Why? Why do you need to do this? If you don't remove pulldown on Avid, why would you need to with FCP? Do you have an external monitor on your Avid? If you did, you'd see that it does, INDEED, capture with interlacing. That is what PULLDOWN is...spreading one from across THREE fields. One full frame and one FIELD of another frame, then the next film frame on the SECOND field of that same frame, and then either two field of the next video frame, or another half field, then the 3rd film frame does the second field then next two fields for the next full video frame.
Why? Only because I am seeing interlaced artifacts on our file outs, DG is killing our spots and the FCP manual contridicts everyting I have always done to date with pulldown footage. If I wasn't in this conundrum, we wouldn't be talking about this, I would be working per usual at 29.97, the same way you do, the same way I always have.
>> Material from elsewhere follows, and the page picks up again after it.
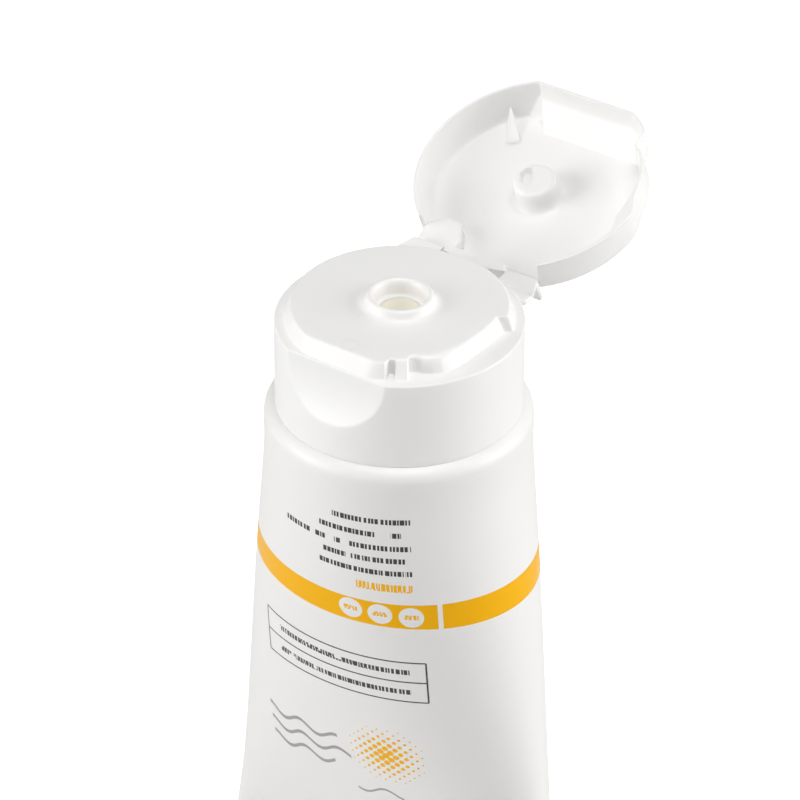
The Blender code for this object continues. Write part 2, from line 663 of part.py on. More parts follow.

Basically...NO, you do not have to remove pulldown. ANd you really shouldn't if you are capturing telecined material and are delivering a 29.97 master...especially if you are exporting a file for delivery for broadcast.
Agreed. So I wonder why then our QT file out's have these issues, why Color renders are so strange looking (frame blended pulldown fields) and why DG keeps rejecting some of our stuff with reasons that point directly to these issues.
Listen, I apprecate the help Shane. I always thank you guys in advance and afterwards. I have been doing this for a long time and I suspect something is wrong here and haven't found a good solution, certainly have second guessed my own experiences even.
If you guys don't abide by the FCP manual for working with telecine material, well that is certainly food for thought, so I guess I have to find out another reason for the problem I am faced with. Happy clients are the end goal, surely you can relate to that.